The food recycling effort is a particularly important project, as its aim is not just to increase recycling rates, but simultaneously, to make people think about the amount of food they are throwing away.
Ian Gulland, director of Zero Waste Scotland, said: “Previous work we’ve undertaken suggests the average family wastes about £430 a year on food that they buy and don’t consume.
“Anecdotal evidence would show that when you actually go out and start collecting food waste separately, a lot of that is whole food items bought and wasted, so therefore, you actually see a reduction in food waste.” The waste collected by local authorities while possibly the most high profile, is also the smallest, percentage-wise. Of the waste produced in Scotland a year, about 3m tonnes is from households, compared to about 6m tonnes of commercial waste and double that again from the construction and demolition industries.

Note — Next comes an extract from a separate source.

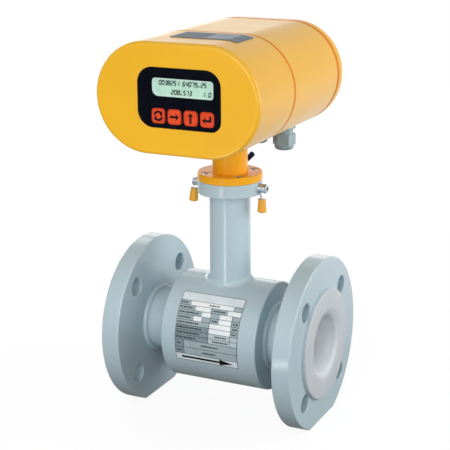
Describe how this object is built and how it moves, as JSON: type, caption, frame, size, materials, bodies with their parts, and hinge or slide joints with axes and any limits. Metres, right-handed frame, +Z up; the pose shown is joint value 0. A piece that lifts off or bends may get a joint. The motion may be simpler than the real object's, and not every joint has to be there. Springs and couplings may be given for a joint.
{
  "type": "electromagnetic flow meter",
  "caption": "Flanged electromagnetic flow meter: a lined pipe section with a coil housing, and a display converter on a neck.",
  "frame": {"origin": "on the pipe axis, midway between the flanges, under the neck", "axes": "+X along the flow, -Y towards the display side, +Z up along the neck"},
  "size_m": [0.2, 0.1938, 0.3682],
  "materials": {
    "grey_paint": "satin enamel",
    "yellow_paint": "gloss powder coat",
    "liner_white": "smooth fluoroplastic",
    "stainless": "turned",
    "zinc_steel": "bright zinc plate",
    "magnet_steel": "plain",
    "copper_winding": "enamelled wire, taped",
    "insulator": "moulded",
    "nameplate_foil": "printed foil",
    "label_slate": "printed foil",
    "gasket_rubber": "moulded",
    "sleeve_yellow": "vinyl",
    "sleeve_blue": "vinyl",
    "panel_dark": "smooth",
    "window_clear": "clear",
    "display_green": "liquid crystal cell",
    "key_red": "moulded",
    "board_green": "solder mask",
    "terminal_green": "moulded",
    "switch_black": "moulded",
    "gland_grey": "moulded nylon",
    "seal_rubber": "moulded",
    "cable_grey": "sheathed"
  },
  "bodies": {
    "meter": {"measuring_tube": "grey_paint", "flange_inlet": "grey_paint", "flange_outlet": "grey_paint", "liner": "liner_white", "coil_housing": "grey_paint", "end_plate_inlet": "grey_paint", "end_plate_outlet": "grey_paint", "neck_tube": "grey_paint", "neck_flange": "grey_paint", "electrodes": "stainless", "electrode_bushes": "insulator", "electrode_nuts": "stainless", "coil_upper": "copper_winding", "coil_lower": "copper_winding", "pole_cores": "magnet_steel", "magnet_yoke": "magnet_steel", "coil_connector": "insulator", "nameplate": "nameplate_foil", "neck_gasket": "gasket_rubber", "neck_screws": "zinc_steel", "converter_neck": "yellow_paint", "neck_lock_ring": "zinc_steel", "earth_bolts": "zinc_steel", "earth_spring_washers": "zinc_steel", "earth_washers": "zinc_steel", "ring_terminal_left": "zinc_steel", "ring_terminal_right": "zinc_steel", "terminal_sleeve_left": "sleeve_yellow", "terminal_sleeve_right": "sleeve_yellow", "front_shell": "yellow_paint", "middle_shell": "yellow_paint", "rear_cover": "yellow_paint", "cover_gaskets": "gasket_rubber", "tie_screws": "zinc_steel", "rear_cover_screws": "zinc_steel", "keypad_panel": "panel_dark", "display_window": "window_clear", "display_module": "display_green", "display_board": "board_green", "key_switches": "switch_black", "display_board_screws": "zinc_steel", "main_board": "board_green", "main_board_standoffs": "zinc_steel", "power_transformer": "magnet_steel", "terminal_board": "board_green", "terminal_blocks": "terminal_green", "gland_bodies": "gland_grey", "gland_nuts": "gland_grey", "gland_seals": "seal_rubber", "gland_locknuts": "gland_grey", "top_label": "label_slate", "neck_earth_screw": "zinc_steel", "neck_earth_terminal": "zinc_steel", "neck_earth_sleeve": "sleeve_blue", "signal_cable": "cable_grey", "ribbon_cable": "cable_grey"},
    "key_cycle": {"key_cycle": "key_red"},
    "key_right": {"key_right": "key_red"},
    "key_up": {"key_up": "key_red"},
    "key_enter": {"key_enter": "key_red"}
  },
  "joints": [
    {"name": "key_cycle_press", "type": "slide", "parent": "meter", "child": "key_cycle", "axis": [0, 1, 0], "range_m": [0, 0.0005], "stiffness_N_per_m": 800, "springref_m": -0.0005},
    {"name": "key_right_press", "type": "slide", "parent": "meter", "child": "key_right", "axis": [0, 1, 0], "range_m": [0, 0.0005], "stiffness_N_per_m": 800, "springref_m": -0.0005},
    {"name": "key_up_press", "type": "slide", "parent": "meter", "child": "key_up", "axis": [0, 1, 0], "range_m": [0, 0.0005], "stiffness_N_per_m": 800, "springref_m": -0.0005},
    {"name": "key_enter_press", "type": "slide", "parent": "meter", "child": "key_enter", "axis": [0, 1, 0], "range_m": [0, 0.0005], "stiffness_N_per_m": 800, "springref_m": -0.0005}
  ]
}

But the real “carrot”, particularly for businesses, is in realising the marketable value of waste and “closing the loop” by bringing the economic benefits of recycling back to Scotland.

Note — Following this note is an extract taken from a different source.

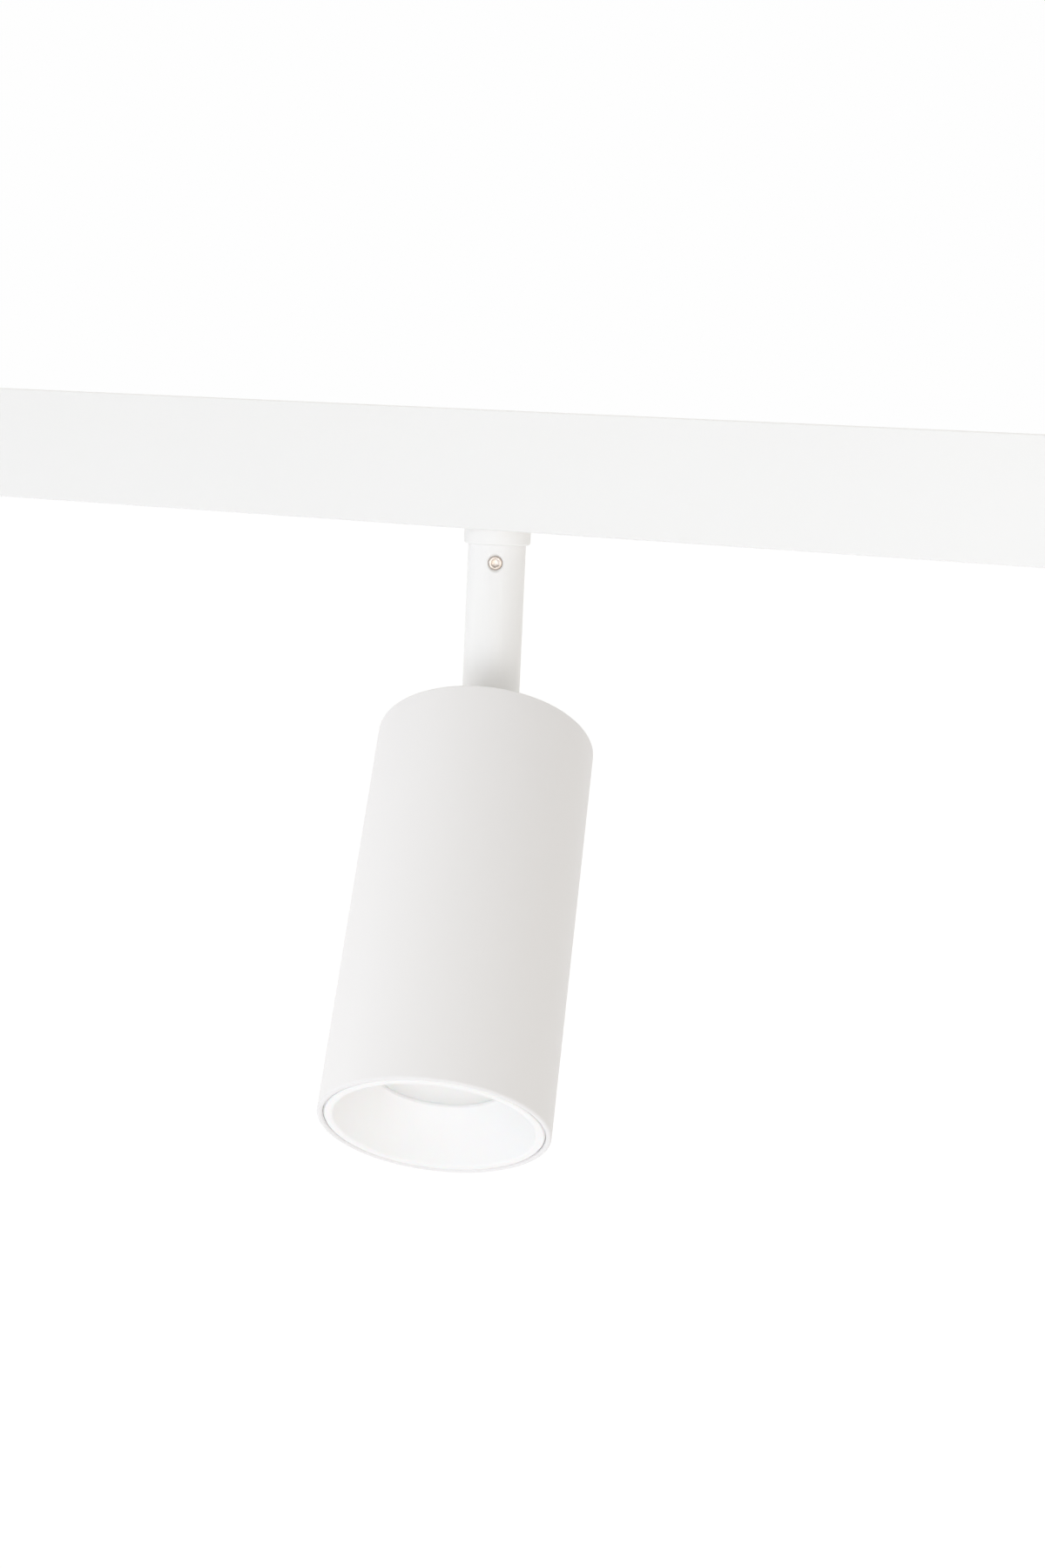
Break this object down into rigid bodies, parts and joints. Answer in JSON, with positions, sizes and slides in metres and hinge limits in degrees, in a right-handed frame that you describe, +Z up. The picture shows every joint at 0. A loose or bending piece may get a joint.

Gulland said: “There’s a real economic opportunity for us to manage those materials back into our supply chain, so recycle back into plastic bottles, paper back into paper, that’s where the real opportunities are in terms of jobs, in terms of economic improvement.

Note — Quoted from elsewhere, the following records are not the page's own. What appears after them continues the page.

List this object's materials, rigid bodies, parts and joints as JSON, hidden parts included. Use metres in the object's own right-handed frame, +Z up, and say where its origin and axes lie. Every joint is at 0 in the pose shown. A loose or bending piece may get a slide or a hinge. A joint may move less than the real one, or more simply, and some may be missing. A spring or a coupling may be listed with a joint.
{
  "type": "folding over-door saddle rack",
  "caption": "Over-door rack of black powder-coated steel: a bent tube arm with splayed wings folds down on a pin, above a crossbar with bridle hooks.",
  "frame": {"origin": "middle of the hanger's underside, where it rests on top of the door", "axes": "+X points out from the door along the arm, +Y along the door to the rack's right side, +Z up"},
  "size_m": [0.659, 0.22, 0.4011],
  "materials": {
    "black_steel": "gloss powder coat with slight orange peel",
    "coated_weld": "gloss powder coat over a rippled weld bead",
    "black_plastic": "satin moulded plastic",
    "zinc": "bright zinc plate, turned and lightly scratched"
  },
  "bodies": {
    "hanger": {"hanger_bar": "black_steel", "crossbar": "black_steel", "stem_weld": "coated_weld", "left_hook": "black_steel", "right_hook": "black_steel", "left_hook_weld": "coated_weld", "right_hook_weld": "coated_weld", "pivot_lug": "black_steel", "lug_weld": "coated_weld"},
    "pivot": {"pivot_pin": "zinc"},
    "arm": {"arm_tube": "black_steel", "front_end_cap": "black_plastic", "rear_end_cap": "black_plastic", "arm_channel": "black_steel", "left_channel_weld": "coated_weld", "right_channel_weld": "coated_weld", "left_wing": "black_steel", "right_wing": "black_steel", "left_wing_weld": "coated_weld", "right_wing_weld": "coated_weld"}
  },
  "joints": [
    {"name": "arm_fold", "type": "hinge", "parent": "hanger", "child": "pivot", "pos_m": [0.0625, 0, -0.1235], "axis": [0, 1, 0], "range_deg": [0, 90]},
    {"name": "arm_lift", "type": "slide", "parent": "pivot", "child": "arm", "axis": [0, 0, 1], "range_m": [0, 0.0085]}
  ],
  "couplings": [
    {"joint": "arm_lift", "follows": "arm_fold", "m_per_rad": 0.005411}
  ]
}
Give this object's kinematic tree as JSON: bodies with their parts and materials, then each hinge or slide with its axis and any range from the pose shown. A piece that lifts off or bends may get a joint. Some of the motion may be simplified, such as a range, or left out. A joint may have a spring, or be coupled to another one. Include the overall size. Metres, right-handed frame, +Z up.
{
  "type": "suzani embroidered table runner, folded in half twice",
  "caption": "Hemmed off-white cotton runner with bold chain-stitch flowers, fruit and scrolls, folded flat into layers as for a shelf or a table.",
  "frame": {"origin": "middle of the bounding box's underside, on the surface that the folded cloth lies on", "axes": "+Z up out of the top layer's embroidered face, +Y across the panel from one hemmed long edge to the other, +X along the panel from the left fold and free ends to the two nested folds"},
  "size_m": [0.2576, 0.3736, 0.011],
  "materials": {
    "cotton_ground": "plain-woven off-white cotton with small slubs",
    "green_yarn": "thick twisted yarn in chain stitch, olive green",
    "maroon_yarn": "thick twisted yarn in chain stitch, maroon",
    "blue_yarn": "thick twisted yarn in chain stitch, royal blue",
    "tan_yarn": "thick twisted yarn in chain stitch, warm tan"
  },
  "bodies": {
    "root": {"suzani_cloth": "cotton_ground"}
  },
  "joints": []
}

“The regulations have come about, yes, to increase recycling a bit more, get businesses more engaged, focused on food waste, not just in local authorities, but also in the business sector as well, but ultimately, to define what is a good way of presenting those materials for a market, so we can realise the economic opportunity here in Scotland.
“Rather than just put them in another box and ship them to someone else’s economy, whether that’s the South of England or the Far East, where they will get all the value from those resources, because that’s what they are now, they’re not waste, they’re primary and secondary resources that can be used.
“The industry is going down that route, they don’t want to see the valuable resources they are putting into the supply chains fall out at the end, that’s the whole idea of a closed loop.
They’re going to start moving towards, how are they going to get that stuff back; it’s in nobody’s interest to see stuff falling out of the system, whether it’s to landfill or incineration.
“That is going to change, over the next 18 years you’re going to see a completely different dynamic in how resources flow through society, not just here in Scotland, but in the world.” Gulland even believes the minimum target of 70 per cent could be met five years early, but suspects even more will have changed.
“I think by 2025 we will not be obsessed by recycling rates,” he says. “We will be much closer to what we’re calling a circular economy, where you’ll see materials go back round whether that be driven by costs, price and demand for recycled contents.
“There are already countries in the world, or certainly parts of the world, that are in excess of 70 per cent recycling. But certainly for Scotland, the fact that we’re not just trying to take material out of one box, put it in another box and send it somewhere else, we’re actually looking to do something with these materials here in Scotland in our economy. That’s certainly an ambitious part of what we’re about.” And he has drawn similarities with that other great driver of Scotland’s economy, oil and gas.
He said: “As these resources get more and more valuable, people are going to think about mining the waste differently, taking out more of the valuable materials.
“That’s the argument about oil exploration.
We’ve got the oil out of all the easy places but even though the value of oil is increasing, as the value of oil goes up – the price of a barrel of oil goes up and it becomes more attractive to go into uncharted territory where we know there’s oil.
“Ultimately we’re mining the waste for valuable material, there’s more and more value and as there is more and more pressure on primary resources, people are going to start mining that waste even more.”